**COLLECTED DATA:**
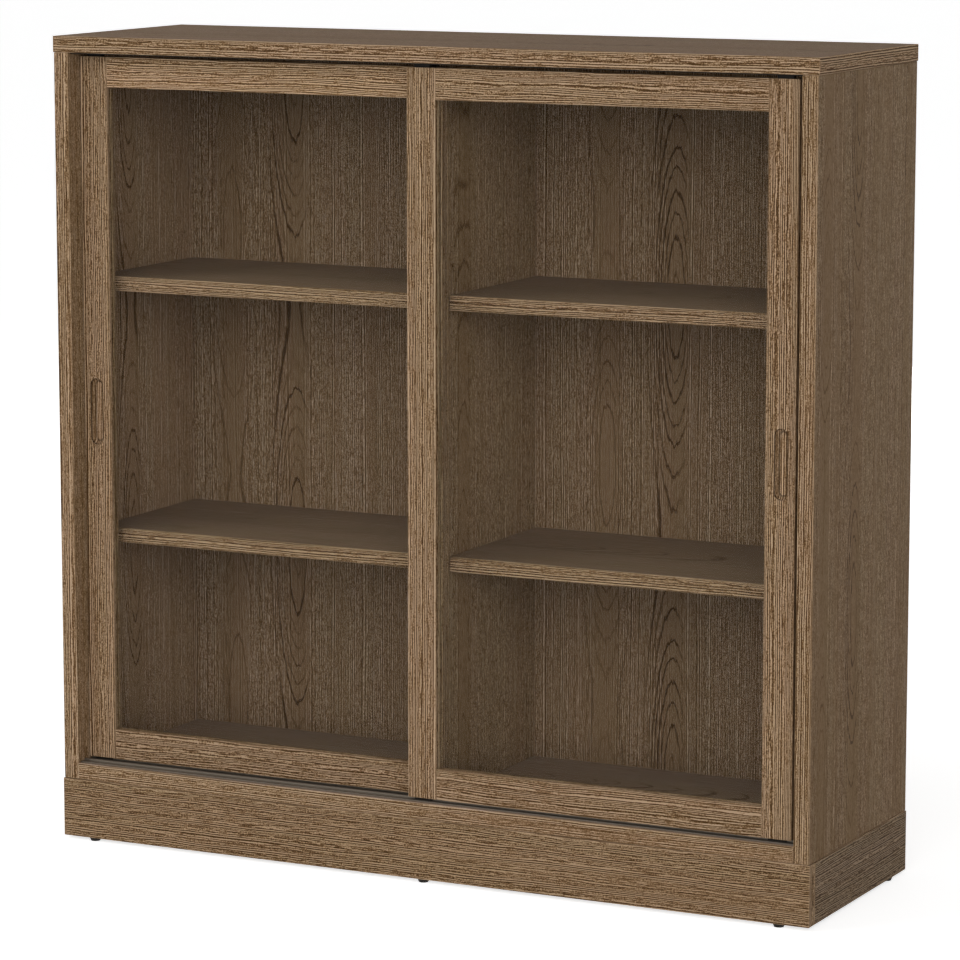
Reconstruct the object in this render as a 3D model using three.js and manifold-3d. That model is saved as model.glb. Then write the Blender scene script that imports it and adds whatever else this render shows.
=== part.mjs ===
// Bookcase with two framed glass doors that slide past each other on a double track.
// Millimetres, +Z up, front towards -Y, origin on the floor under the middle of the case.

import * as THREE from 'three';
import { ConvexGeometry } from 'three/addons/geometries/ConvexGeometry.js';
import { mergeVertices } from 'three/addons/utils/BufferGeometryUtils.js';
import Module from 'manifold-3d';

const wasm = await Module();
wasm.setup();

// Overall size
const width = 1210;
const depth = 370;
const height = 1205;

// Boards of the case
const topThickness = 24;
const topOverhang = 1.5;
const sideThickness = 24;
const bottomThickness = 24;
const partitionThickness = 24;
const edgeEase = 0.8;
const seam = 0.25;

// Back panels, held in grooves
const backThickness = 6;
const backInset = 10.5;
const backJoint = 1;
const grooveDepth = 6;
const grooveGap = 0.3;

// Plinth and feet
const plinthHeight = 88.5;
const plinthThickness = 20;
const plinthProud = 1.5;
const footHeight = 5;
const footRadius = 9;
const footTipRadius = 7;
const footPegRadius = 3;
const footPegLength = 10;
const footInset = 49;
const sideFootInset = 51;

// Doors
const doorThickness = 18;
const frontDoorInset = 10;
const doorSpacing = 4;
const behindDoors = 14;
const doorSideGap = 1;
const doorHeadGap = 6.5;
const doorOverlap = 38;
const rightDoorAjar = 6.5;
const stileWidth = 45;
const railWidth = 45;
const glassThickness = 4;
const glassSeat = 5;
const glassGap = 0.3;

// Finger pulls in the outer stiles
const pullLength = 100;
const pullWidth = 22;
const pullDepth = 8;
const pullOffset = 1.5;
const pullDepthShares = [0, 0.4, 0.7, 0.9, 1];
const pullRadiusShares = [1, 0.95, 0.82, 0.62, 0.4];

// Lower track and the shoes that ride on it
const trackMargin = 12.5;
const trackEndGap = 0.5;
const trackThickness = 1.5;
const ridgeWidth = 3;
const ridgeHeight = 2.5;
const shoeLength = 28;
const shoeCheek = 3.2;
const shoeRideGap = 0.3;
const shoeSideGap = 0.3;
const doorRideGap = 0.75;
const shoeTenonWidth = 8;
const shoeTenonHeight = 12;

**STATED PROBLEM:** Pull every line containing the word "manifold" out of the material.

**SOLUTION FOR THIS EXERCISE:**
Reconstruct the object in this render as a 3D model using three.js and manifold-3d. That model is saved as model.glb. Then write the Blender scene script that imports it and adds whatever else this render shows.
import Module from 'manifold-3d';